Below is a listing; reproduce each line of it exactly.

──────── Provided data ────────

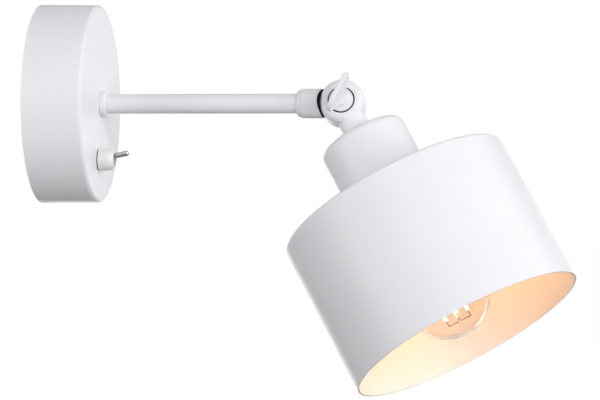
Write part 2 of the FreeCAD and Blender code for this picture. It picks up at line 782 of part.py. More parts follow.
def build_leads():
    """Straight runs of the insulated leads in the arm and in the head's hollow thread."""
    end_play = s.part_gap * 5
    arm_leads = Piece("arm_leads")
    ring_radius = s.arm_bore / 2 - s.wire_radius - s.part_gap * 3
    turns = [math.radians(angle) for angle in (90, 210, 330)]
    start = s.canopy_depth - s.arm_tail - end_play
    loops = [Circle(ring_radius * math.cos(a), ring_radius * math.sin(a), s.wire_radius)
             for a in turns]
    arm_leads.pad("YZ", start, arm_end - start, *loops)
    head_leads = head_piece("head_leads")
    ring_radius = s.nipple_bore / 2 - s.wire_radius - s.part_gap * 3
    loops = [Circle(ring_radius * math.cos(a), ring_radius * math.sin(a), s.wire_radius)
             for a in turns]
    head_leads.pad("YZ", nipple_start, core_start - nipple_start - end_play, *loops)


# Switch ------------------------------------------------------------------------------------

def switch_piece(label):
    """A piece drawn round the switch's own axis."""
    return Piece(label, z=-s.switch_drop)


def build_switch():
    body = switch_piece("switch_housing")
    half_width = s.switch_width / 2
    half_height = s.switch_height / 2
    body.pad("YZ", housing_back, s.switch_depth,
             rectangle(-half_width, half_width, -half_height, half_height))
    step = 0.8
    step_front = housing_front - step * 4
    step_edge = half_height - step * 3
    body.pocket("XZ", -half_width - step, step * 2,
                rectangle(housing_back - 1, step_front, -half_height - 1, -step_edge),
                rectangle(housing_back - 1, step_front, step_edge, half_height + 1))
    terminals = switch_piece("switch_terminals")
    half_lug = s.lug_width / 2
    half_thick = s.lug_thickness / 2
    centres = [k * s.lug_pitch for k in (-1, 0, 1)]
    lug_start = housing_back - s.lug_length
    terminals.pad("YZ", lug_start, s.lug_length,
                  *[rectangle(-half_lug, half_lug, z - half_thick, z + half_thick)
                    for z in centres])
    lug_hole = Circle(lug_start + s.lug_length / 3, 0, half_thick * 2)
    terminals.pocket("XY", -s.switch_height, s.switch_height * 2, lug_hole)
    bushing = switch_piece("switch_bushing")
    foot_front = housing_front + s.flange_thickness
    neck = s.bushing_diameter / 2
    bushing.turned("H", [
        (housing_front, s.bushing_bore / 2),
        (bushing_end, s.bushing_bore / 2),
        (bushing_end, neck),
        (foot_front, neck),
        (foot_front, s.bushing_flange / 2),
        (housing_front, s.bushing_flange / 2),
    ])
    female = neck + s.thread_gap
    washer_back = face_in - s.switch_washer_thickness
    ring(switch_piece("switch_washer"), washer_back, face_in, neck + s.part_gap, female + 2.6)
    hex_nut(switch_piece("switch_nut"), washer_back - s.switch_nut_thickness,
            s.switch_nut_thickness, s.switch_nut_flats, female)
    ring(switch_piece("switch_gasket"), s.canopy_depth, sleeve_start, female,
         s.sleeve_diameter / 2 - s.gasket_inset)
    sleeve = switch_piece("switch_sleeve")
    sleeve.turned("H", [
        (sleeve_start, female),
        (bushing_end + s.part_gap, female),
        (bushing_end + s.part_gap, s.sleeve_mouth / 2),
        (sleeve_end, s.sleeve_mouth / 2),
        (sleeve_end, s.sleeve_front / 2, s.sleeve_crown),
        (sleeve_start + s.sleeve_straight, s.sleeve_diameter / 2),
        (sleeve_start, s.sleeve_diameter / 2),
    ])
    pivot = s.canopy_depth - s.lever_pivot_depth
    lever = Piece("switch_lever", x=pivot, z=-s.switch_drop, turn=-s.lever_tilt)
    ball = s.bushing_bore / 2 - s.ball_play
    root = s.lever_root / 2
    tip = s.lever_tip / 2
    root_start = (ball * ball - root * root).root()
    lever.turned("H", [
        (-ball, 0, -ball),
        (0, ball, -ball),
        (root_start, root),
        (s.lever_length - tip, tip, -tip),
        (s.lever_length, 0),
    ])


# Knuckle -----------------------------------------------------------------------------------

def round_half(piece, side, edge):
    """One half of the knuckle: a disc with a rounded outer rim; side is +1 behind, -1 in front."""
    inner = side * half_gap
    outer = side * half_knuckle
    piece.turned("V", [
        (0, inner),
        (knuckle_radius, inner),
        (knuckle_radius, outer - side * edge, side * edge),
        (knuckle_radius - edge, outer),
        (0, outer),
    ])


def hollow_half(piece, side):
    """Cuts the ring-shaped wire chamber into a half."""
    chamber = [
        (s.hub_diameter / 2, side * half_gap),
        (chamber_radius, side * half_gap),
        (chamber_radius, side * (half_gap + s.chamber_depth)),
        (s.hub_diameter / 2, side * (half_gap + s.chamber_depth)),
    ]
    piece.turned("V", chamber, cut=True)


def line_mouth(piece, side, socket_radius):
    """A rubber crescent on a socket's hollow end, clear of the other half's round rim.

    side is +1 for the arm's socket, whose hollow faces the front half, and -1 for the head's.
    """
    mouth = knuckle_radius + s.mouth_clearance
    reach = knuckle_radius * 1.5
    piece.turned("H", [
        (-side * reach, 0),
        (0, 0),
        (0, socket_radius - s.liner_inset),
        (-side * reach, socket_radius - s.liner_inset),
    ])
    centre = side * (s.mouth_radius - mouth)
    outer = s.mouth_radius - s.part_gap
    length = reach * 2
    beyond = -side * reach * 2
    waste = [
        (beyond, -outer),
        (centre, -outer, -side * outer),
        (centre - side * outer, 0, -side * outer),
        (centre, outer),
        (beyond, outer),
    ]
    piece.pocket("XZ", -reach, length, waste)
    piece.pocket("XZ", -reach, length, Circle(centre, 0, outer - s.liner_thickness))
    start = -reach if side > 0 else -half_gap
    piece.pocket("XZ", start, reach + half_gap, rectangle(-reach, reach, -reach, reach))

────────

Worked answer —
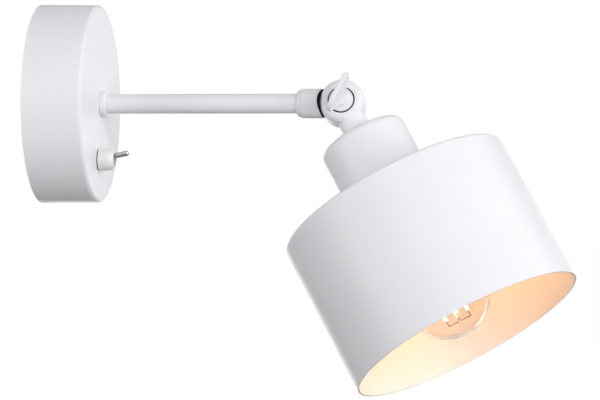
Write part 2 of the FreeCAD and Blender code for this picture. It picks up at line 782 of part.py. More parts follow.
def build_leads():
    """Straight runs of the insulated leads in the arm and in the head's hollow thread."""
    end_play = s.part_gap * 5
    arm_leads = Piece("arm_leads")
    ring_radius = s.arm_bore / 2 - s.wire_radius - s.part_gap * 3
    turns = [math.radians(angle) for angle in (90, 210, 330)]
    start = s.canopy_depth - s.arm_tail - end_play
    loops = [Circle(ring_radius * math.cos(a), ring_radius * math.sin(a), s.wire_radius)
             for a in turns]
    arm_leads.pad("YZ", start, arm_end - start, *loops)
    head_leads = head_piece("head_leads")
    ring_radius = s.nipple_bore / 2 - s.wire_radius - s.part_gap * 3
    loops = [Circle(ring_radius * math.cos(a), ring_radius * math.sin(a), s.wire_radius)
             for a in turns]
    head_leads.pad("YZ", nipple_start, core_start - nipple_start - end_play, *loops)


# Switch ------------------------------------------------------------------------------------

def switch_piece(label):
    """A piece drawn round the switch's own axis."""
    return Piece(label, z=-s.switch_drop)


def build_switch():
    body = switch_piece("switch_housing")
    half_width = s.switch_width / 2
    half_height = s.switch_height / 2
    body.pad("YZ", housing_back, s.switch_depth,
             rectangle(-half_width, half_width, -half_height, half_height))
    step = 0.8
    step_front = housing_front - step * 4
    step_edge = half_height - step * 3
    body.pocket("XZ", -half_width - step, step * 2,
                rectangle(housing_back - 1, step_front, -half_height - 1, -step_edge),
                rectangle(housing_back - 1, step_front, step_edge, half_height + 1))
    terminals = switch_piece("switch_terminals")
    half_lug = s.lug_width / 2
    half_thick = s.lug_thickness / 2
    centres = [k * s.lug_pitch for k in (-1, 0, 1)]
    lug_start = housing_back - s.lug_length
    terminals.pad("YZ", lug_start, s.lug_length,
                  *[rectangle(-half_lug, half_lug, z - half_thick, z + half_thick)
                    for z in centres])
    lug_hole = Circle(lug_start + s.lug_length / 3, 0, half_thick * 2)
    terminals.pocket("XY", -s.switch_height, s.switch_height * 2, lug_hole)
    bushing = switch_piece("switch_bushing")
    foot_front = housing_front + s.flange_thickness
    neck = s.bushing_diameter / 2
    bushing.turned("H", [
        (housing_front, s.bushing_bore / 2),
        (bushing_end, s.bushing_bore / 2),
        (bushing_end, neck),
        (foot_front, neck),
        (foot_front, s.bushing_flange / 2),
        (housing_front, s.bushing_flange / 2),
    ])
    female = neck + s.thread_gap
    washer_back = face_in - s.switch_washer_thickness
    ring(switch_piece("switch_washer"), washer_back, face_in, neck + s.part_gap, female + 2.6)
    hex_nut(switch_piece("switch_nut"), washer_back - s.switch_nut_thickness,
            s.switch_nut_thickness, s.switch_nut_flats, female)
    ring(switch_piece("switch_gasket"), s.canopy_depth, sleeve_start, female,
         s.sleeve_diameter / 2 - s.gasket_inset)
    sleeve = switch_piece("switch_sleeve")
    sleeve.turned("H", [
        (sleeve_start, female),
        (bushing_end + s.part_gap, female),
        (bushing_end + s.part_gap, s.sleeve_mouth / 2),
        (sleeve_end, s.sleeve_mouth / 2),
        (sleeve_end, s.sleeve_front / 2, s.sleeve_crown),
        (sleeve_start + s.sleeve_straight, s.sleeve_diameter / 2),
        (sleeve_start, s.sleeve_diameter / 2),
    ])
    pivot = s.canopy_depth - s.lever_pivot_depth
    lever = Piece("switch_lever", x=pivot, z=-s.switch_drop, turn=-s.lever_tilt)
    ball = s.bushing_bore / 2 - s.ball_play
    root = s.lever_root / 2
    tip = s.lever_tip / 2
    root_start = (ball * ball - root * root).root()
    lever.turned("H", [
        (-ball, 0, -ball),
        (0, ball, -ball),
        (root_start, root),
        (s.lever_length - tip, tip, -tip),
        (s.lever_length, 0),
    ])


# Knuckle -----------------------------------------------------------------------------------

def round_half(piece, side, edge):
    """One half of the knuckle: a disc with a rounded outer rim; side is +1 behind, -1 in front."""
    inner = side * half_gap
    outer = side * half_knuckle
    piece.turned("V", [
        (0, inner),
        (knuckle_radius, inner),
        (knuckle_radius, outer - side * edge, side * edge),
        (knuckle_radius - edge, outer),
        (0, outer),
    ])


def hollow_half(piece, side):
    """Cuts the ring-shaped wire chamber into a half."""
    chamber = [
        (s.hub_diameter / 2, side * half_gap),
        (chamber_radius, side * half_gap),
        (chamber_radius, side * (half_gap + s.chamber_depth)),
        (s.hub_diameter / 2, side * (half_gap + s.chamber_depth)),
    ]
    piece.turned("V", chamber, cut=True)


def line_mouth(piece, side, socket_radius):
    """A rubber crescent on a socket's hollow end, clear of the other half's round rim.

    side is +1 for the arm's socket, whose hollow faces the front half, and -1 for the head's.
    """
    mouth = knuckle_radius + s.mouth_clearance
    reach = knuckle_radius * 1.5
    piece.turned("H", [
        (-side * reach, 0),
        (0, 0),
        (0, socket_radius - s.liner_inset),
        (-side * reach, socket_radius - s.liner_inset),
    ])
    centre = side * (s.mouth_radius - mouth)
    outer = s.mouth_radius - s.part_gap
    length = reach * 2
    beyond = -side * reach * 2
    waste = [
        (beyond, -outer),
        (centre, -outer, -side * outer),
        (centre - side * outer, 0, -side * outer),
        (centre, outer),
        (beyond, outer),
    ]
    piece.pocket("XZ", -reach, length, waste)
    piece.pocket("XZ", -reach, length, Circle(centre, 0, outer - s.liner_thickness))
    start = -reach if side > 0 else -half_gap
    piece.pocket("XZ", start, reach + half_gap, rectangle(-reach, reach, -reach, reach))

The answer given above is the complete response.